Caveats and Customization

File type detection is not a trivial feat to pull off. The Java approaches for file detection demonstrated in this post provide basic approaches to file detection that are often highly dependent on a file name's extension. If files are named with conventional extensions that are recognized by the file detection approach, these approaches are typically sufficient. However, if unconventional file type extensions are used or the extensions are for files with types other than that conventionally associated with that extension, most of these approaches to file detection break down without customization. Fortunately, most of these approaches provide the ability to customize the mapping of file extensions to file types. The Tika approach using Tika.detect(File) was generally the most accurate in the examples shown in this post when the extensions were not the conventional ones for the particular file types.

Conclusion

There are numerous mechanisms available for simple file type detection in Java. This post reviewed some of the standard JDK approaches for file detection and some examples of using Tika for file detection.

4 comments:

Debjit said...

How to I detect mime types of a file without relying on the extension and completely relying on the content of the file.

@DustinMarx said...

Debjit,

You might want to look into DROID or using a specific implementation of Tika's Detector that only uses file content and not file extension.

Dustin

Jeremy said...

Thanks for this overview.

As a sidenote: by wrapping a FileInputStream in a BufferedInputStream I picked up the marker functionality.
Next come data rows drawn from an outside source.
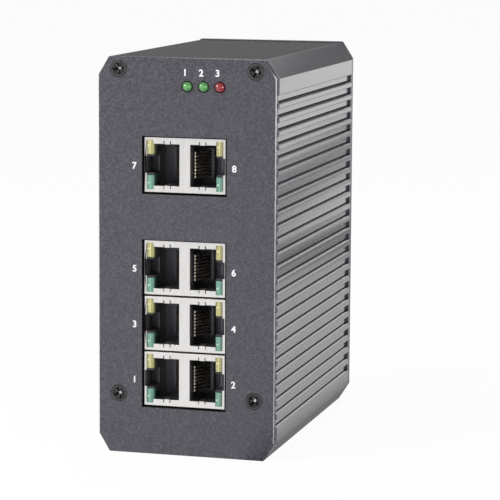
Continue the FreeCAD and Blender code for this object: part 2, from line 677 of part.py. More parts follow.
def rail_spring():
    """Bowed flat wire whose ends turn up into the upper hook; its belly meets the rail's edge."""
    half_wire = WIRE_SPAN / 2
    half_belly = WIRE_BELLY / 2
    shoulder_z = upper_slot_top - WIRE_BEND - WIRE_FIT
    belly_z = rail_top + WIRE_THICKNESS / 2 + WIRE_FIT
    points = [V(-half_wire, wire_y, upper_slot_top + WIRE_END), V(-half_wire, wire_y, shoulder_z),
              V(-half_belly, wire_y, belly_z), V(half_belly, wire_y, belly_z),
              V(half_wire, wire_y, shoulder_z), V(half_wire, wire_y, upper_slot_top + WIRE_END)]
    x0, x1 = points[0].x - WIRE_THICKNESS / 2, points[0].x + WIRE_THICKNESS / 2
    y0, y1 = wire_y - WIRE_WIDTH / 2, wire_y + WIRE_WIDTH / 2
    corners = [V(x, y, points[0].z) for x, y in ((x0, y0), (x1, y0), (x1, y1), (x0, y1))]
    section = Part.makePolygon(corners + corners[:1])
    return bent_wire(points, WIRE_BEND).makePipeShell([section], True, False)


# ---- Build -------------------------------------------------------------------
os.makedirs("parts", exist_ok=True)

save("housing", housing())
save("front_plate", front_plate())
save("rear_plate", rear_plate())
save("front_screws", screw_set(screw_places, 0, 1, SCREW_LENGTH))
save("rear_screws", screw_set(screw_places, BODY_DEPTH, -1, SCREW_LENGTH))
save("ground_screw", ground_screw())

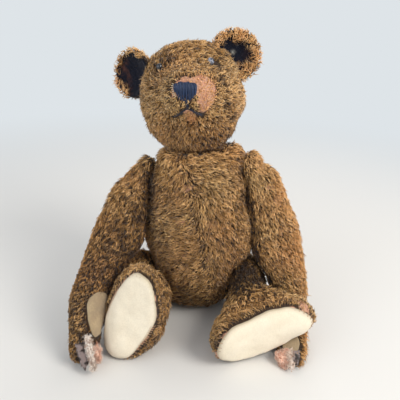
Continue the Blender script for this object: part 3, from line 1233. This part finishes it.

The guessContentTypeFromStream() method is ... nice. It picks up images and a few others. But our primary use case is for PDFs and MS Office documents, and it's not really capable of identifying those.

Unless I can talk our higher-ups into bundling Tika, I may have to write my own minimal package to at least identify Office formats. (or scour the web for someone who's already done as much).

Unknown said...

I've made a color-coded spreadsheet, filetypes.xlsx, listing the outcomes for the various methods. Two of the tika methods do the best.